Long-term NRT use didn’t show the same protective pattern, which aligns with the idea that nicotine itself isn’t completely harmless to the eyes. But the takeaway is clear: if you’re choosing between continuing to smoke and using nicotine gum, your eyes are far better off with the gum. Cigarette smoke causes cataracts, macular degeneration, and glaucoma through mechanisms that have nothing to do with nicotine, including direct chemical irritation of the eye surface and widespread vascular damage from combustion byproducts.
What This Means in Practice
Nicotine gum is not risk-free for your eyes, but the effects documented so far are subtle and likely temporary. The retinal changes measured in studies required sensitive electrodiagnostic equipment to detect. The pupil constriction is too small to notice. The eye pressure concern, while worth monitoring if you have glaucoma or are at high risk, is driven primarily by smoking rather than nicotine alone.

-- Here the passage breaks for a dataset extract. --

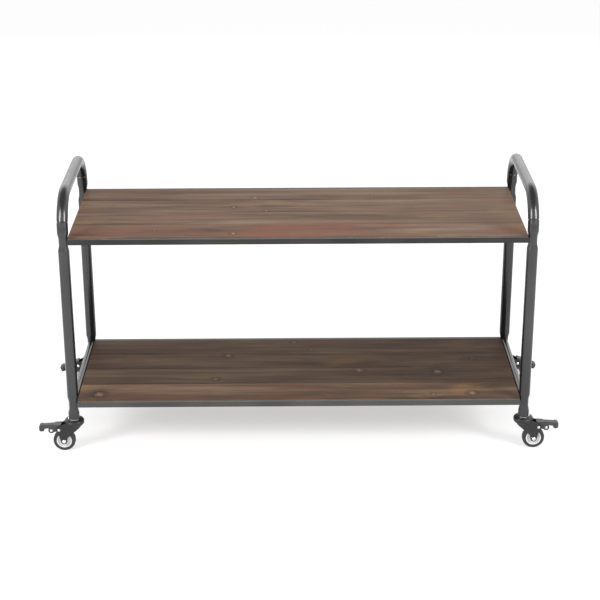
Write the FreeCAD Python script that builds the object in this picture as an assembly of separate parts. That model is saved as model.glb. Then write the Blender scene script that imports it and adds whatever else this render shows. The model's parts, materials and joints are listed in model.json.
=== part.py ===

If you’re experiencing new eye symptoms while using nicotine gum, such as persistent dryness, blurry vision, or light sensitivity, nicotine could be a contributing factor, especially at higher doses or with prolonged use. Reducing your dose or shortening your course of gum use may help. People with existing eye conditions like glaucoma or severe dry eye should mention their nicotine gum use to their eye care provider, since even small changes in eye pressure or tear film quality can matter when you’re already on the edge.